What researchers found is dripping with irony. Athletes such as LeBron James and Peyton Manning are perceived to be in elite physical condition, but yet are fronting foods that would actually hinder performance and promote an unhealthy lifestyle, researchers found. The study also found that many of these ads targeted children – who may not understand or recognize the difference between healthy and sugary food choices.

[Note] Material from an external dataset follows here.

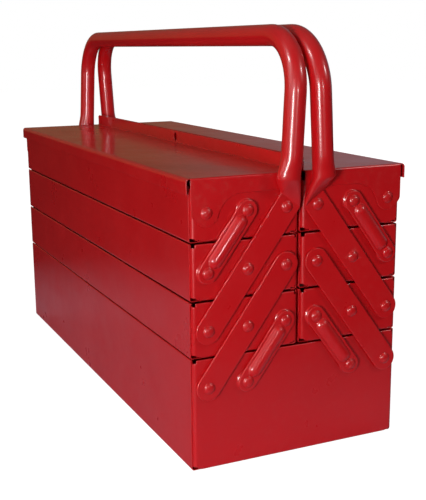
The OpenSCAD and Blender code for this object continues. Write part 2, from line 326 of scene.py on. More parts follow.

The study analyzed endorsements by 100 professional athletes. It found that 23.8 per cent of endorsements by these athletes were for food and beverage products, the second biggest category, only trailing sporting goods deals. Seventy-nine per cent of food products endorsed by these athletes were considered to be “energy-dense and nutrient-poor.” The results for drinks were worse still: 93.4 per cent of athlete-endorsed beverages, many of which are marketed a sports drinks, have 100 per cent of calories from added sugar.
Athletes in the past have endorsed cigarettes, something which today would be a public relations nightmare. But high-calorie, low-nutrient foods don’t hold as strong a taboo, even though their negative health effects are now well documented. Still, it’s not unusual to see high-profile professional athletes on billboards an in TV ads for fast food chains and sugary drinks.
Memorable for many Canadians, and certainly for runners, were the Ben Johnson endorsed Cheetah Power Surge energy drink ads. Ben may “Cheetah all the time,” but on Cheetah’s website the drink is marketed “to help students stay alert during late night parties,” something most don’t associate with high-calibre athletics.